Katanya, membawa tujuan baik untuk mempermudah kapal-kapal nelayan ketika bersandar. Namun, ketakutan merayap diantara para nelayan, kapal mereka bercampur dengan kapal-kapal Belanda. Kapal Belanda tampak angkuh dan menakutkan, sebagai simbol dari kekuatan asing yang datang untuk menguasai dan merubah segalanya.

Nelayan yang biasanya berangkat riang gembira, saat itu bekerja dalam diam. Seolah takut bahwa tatapan mereka bisa memancingkan bahaya. Tak ada kata-kata yang mampu menenangkan ketakutan yang mencekam pada mereka.

Suara kicauan burung yang biasanya terdengar ditepian pantai Tanjung Sabang, saat itu telah berganti dengan suara-suara pembangunan pelabuhan. Belanda melihat potensi besar pada pelabuhan Tanjung Sabang, mereka memutuskan untuk merubahnya sesuai dengan kehendak mereka.

Tanjung Sabang yang sarat dengan kenangan dan makna bagi Rakyat Toboali, digantikan dengan nama asing yang tak membawa kehangatan dan sejarah bagi mereka.
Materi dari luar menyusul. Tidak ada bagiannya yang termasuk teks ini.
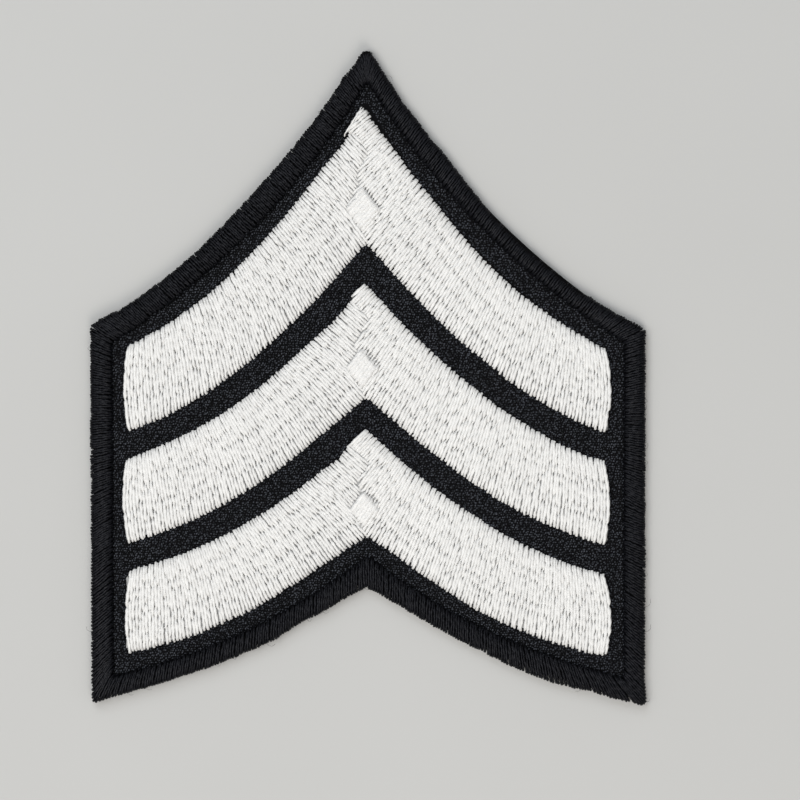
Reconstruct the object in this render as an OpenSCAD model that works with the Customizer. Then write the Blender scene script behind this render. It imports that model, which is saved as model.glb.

Waktu pun terus berjalan, dan pelabuhan itu terus berkembang dibawah nama barunya, Boom. Dikenal juga dengan sebutan Pantai Boom atau Boom Pendek yang artinya pelabuhan, tepatnya palang pintu pelabuhan.

Meskipun zaman berubah dan nama berganti. Jiwa Rakyat Toboali tak tergoyahkan oleh apa pun. Tanjung Sabang disebut Habang tetap terdengar sampai saat ini. Menjadi bayang-bayang yang sampai saat ini terus terucap di Kota Toboali.

Menjadi kebanggaan setiap kali mereka menyebut nama itu. Habang.